丁寒冰的脸上闪动着几不可见的一丝抽动,他宽大手掌在对方的肩头上一按,周富星的衣领子被撕开了一条大口子。
“这是什么?”丁寒冰的双眼如一道从迷雾里闪出的光芒,手指的指腹在周富星肩头上一的一块刺青上摸了一把。
我没有由来的心里一激灵,完了,刚刚我仰视他的目光一下子变得鄙夷起来。
以我有限的咨询经历来说,结合我初见他时,他身后也跟着一个手腕上有刺青的男人,这个叫丁寒冰的男人极有可能是男同。
我心里立即打翻了五味瓶,他怎么是男同?
还好,当年的半个月的军训里,我没有对他……
我立即下定决心,不会再对这个叫丁寒冰的男人抱以任何的幻想。
我搜索着自己的脑海硬盘,在某处保留了五年之久的记忆里,按下了删除键,然后淡然的看着眼前的一切。
“你他妈是谁?!”
周富星一下子翻了个身,刚刚嚣张的脸,遇到丁寒冰的双眼后,立马变成了一句“别打我”的哀求声,紧接着他害怕再挨打的抬起手,遮在自己的头上,缩着身子往后撤。
丁寒冰气定神闲的指了指周富星:“我还会找你的。

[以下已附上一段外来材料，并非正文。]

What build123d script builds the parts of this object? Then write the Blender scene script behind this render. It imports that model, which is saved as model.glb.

”
我听了身上一激灵,没想到前夫居然那么的抢手,我以前是小看他了。
……
失去了医院的工作,我开始了到处去面试的奔波。
每一次我自信满满的,拿着厚厚的资料进去,然后不出三十分钟就被请出来。
心理催眠师。
不好找工作。
特别在墨城。
这是我最后进去的一家医院了,我想好了,要是再不给我机会实习,我就永远的离开墨城,去一线城市找工作。
听说那里婚姻情感类的咨询十分的火暴,我好坏也学过这类的课程。
医院的门口匆匆跑出来一个女人,我抬眼间忽然的定住,因为那女人的身后还跟了一个男人。

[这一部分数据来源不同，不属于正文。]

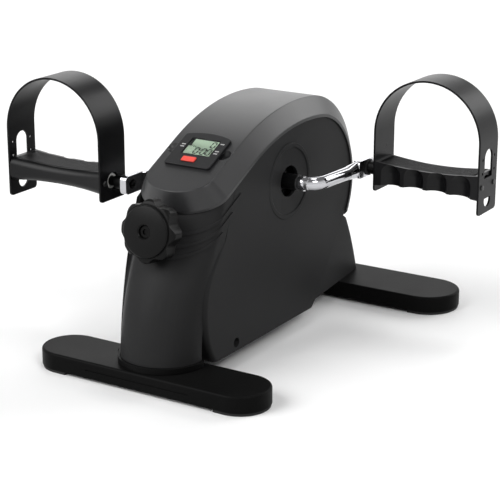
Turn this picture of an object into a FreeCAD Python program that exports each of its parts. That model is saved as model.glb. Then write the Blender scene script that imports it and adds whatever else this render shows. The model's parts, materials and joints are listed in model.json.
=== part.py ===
import FreeCAD, Part
import math
import os

# Pedal exerciser with a belt-driven friction flywheel. Millimetres.
# +X is the sitter's right, +Y points away from the sitter, +Z is up.
# The origin is on the ground, under the middle of the crank axle.

V = FreeCAD.Vector

# ---- driving dimensions -------------------------------------------------
CRANK_Z = 168.0            # height of the crank axle
CRANK_R = 92.0             # axle to pedal spindle
HALF_LENGTH = 204.0        # ground to either foot's outer edge, along Y

# feet
FOOT_TOP = 20.0
PAD_H = 3.0
FRONT_FOOT = (-144.0, -HALF_LENGTH, 128.0)   # inner edge, outer edge, half length
REAR_FOOT = (134.0, HALF_LENGTH, 158.0)
FOOT_WALL = 2.5

# body, seen from the side: a sloping line, a long arc and a tight rear arc
WALL = 2.5
SLOPE = math.radians(26.0)
TOP_C = (33.0, -13.7)      # centre of the long arc
TOP_R = 258.0
TOP_LEAN = math.radians(7.4)      # where the long arc meets the rear one, behind its crest
REAR_R = 97.0
REAR_C = (TOP_C[0] + (TOP_R - REAR_R) * math.sin(TOP_LEAN), TOP_C[1] + (TOP_R - REAR_R) * math.cos(TOP_LEAN))
REAR_END = math.radians(-30.0)
HOOD_DEPTH = 21.0
HOOD_HALF = 48.0
NOSE_Y = -124.0            # where the hood's rounded nose begins
NOSE_FLAT = 0.69           # length of the nose over its half width
FRONT_LIMIT = -190.0       # beyond everything at the front of the body
BEVEL_OUT = 11.5
BEVEL_DOWN = 18.0
CREASE_R = (1.8, 2.4)      # rounding at the bevel's upper and lower edge
SIDE_HALF = 46.5
BELLY_Z = 18.5

# hub boss and crank hole in the side walls
BOSS_R = 39.0
BOSS_RISE = 2.6
BOSS_RIM = 5.0
BOSS_DISH = 0.9
HUB_HOLE_R = 16.0

# knob
KNOB_FACE = (-186.5, 155.4)
KNOB_TILT = math.radians(10.0)
KNOB_R = 31.0
KNOB_LOBES = 8
KNOB_T = 20.0
SCREW_R = 4.0

# drive
AXLE_R = 6.0
PLATE_X = 28.0             # middle of each upright plate of the frame
PLATE_T = 3.0
PULLEY_R = 46.0
PULLEY_X = -16.0
PULLEY_W = 10.0
FLY_C = (-40.0, 112.0)
FLY_R = 44.0
FLY_X = 0.0
FLY_W = 14.0
FLY_AXLE_R = 5.0
SMALL_PULLEY_R = 13.0
BELT_T = 2.0
BELT_GAP = 0.3
FIT = 0.05                 # radial running clearance
GAP = 0.3                  # clearance between bodies

# meter, in the plane of the slope
METER_Y = -92.0
METER_W = 52.0
METER_L = 50.0
METER_RISE = 2.6
METER_BOW = 4.5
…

我曾经想过在路上再遇上周富星和马艳红时,我会轻蔑的扫一眼然后快速的离开。
然而,马艳红的表情却异常的兴奋,她像是见到了救星一样的指着我所在的方向,又拉了拉周富星的手。
我别过头去,假装没有看到他们,往前继续走着。
没想到,她后面说出来的话,让我如当头泼了一盆冰水,全身冰冷,寒气直刺到我的骨头里。
“周富星,让她把房子过户给你,你再把房子卖了,这样可以救这个孩子了。”
周富星尴尬的说:“那房子在她和我的名下,我现在只有一半的产权,不能卖的。”
马艳红双眼暴突的吼起来:“你当初跟我说是你一个人的,要不然我怎么会跟你……”
我不想理他们,争吵和冷战在我和周富星身上已经是过去式了,我要过我自己的生活。
我嗤笑着侧身向右一拐,往电梯间的方向走去,此时,身后传来周富星的声音:“租出去就有钱了,而且很快的……”
我不想听一丁点关于他们之间的事,伸手按下了电梯键,快步进了里面。
……
晚上。
因为城市内涝,我直到凌晨才走回到家里。
这是我一周后,第一次回这里。
之前一直在同学家里住着,但她的男朋友从外地回来了。
我不能再让他们小俩口出去开房,于是只得硬着头皮回到这个冰冷的家。
我拿钥匙捅开了大门,将手提袋随手一甩,双脚乱踢着,把穿在脚上的鞋子扔出老远,赤着足往房里走去。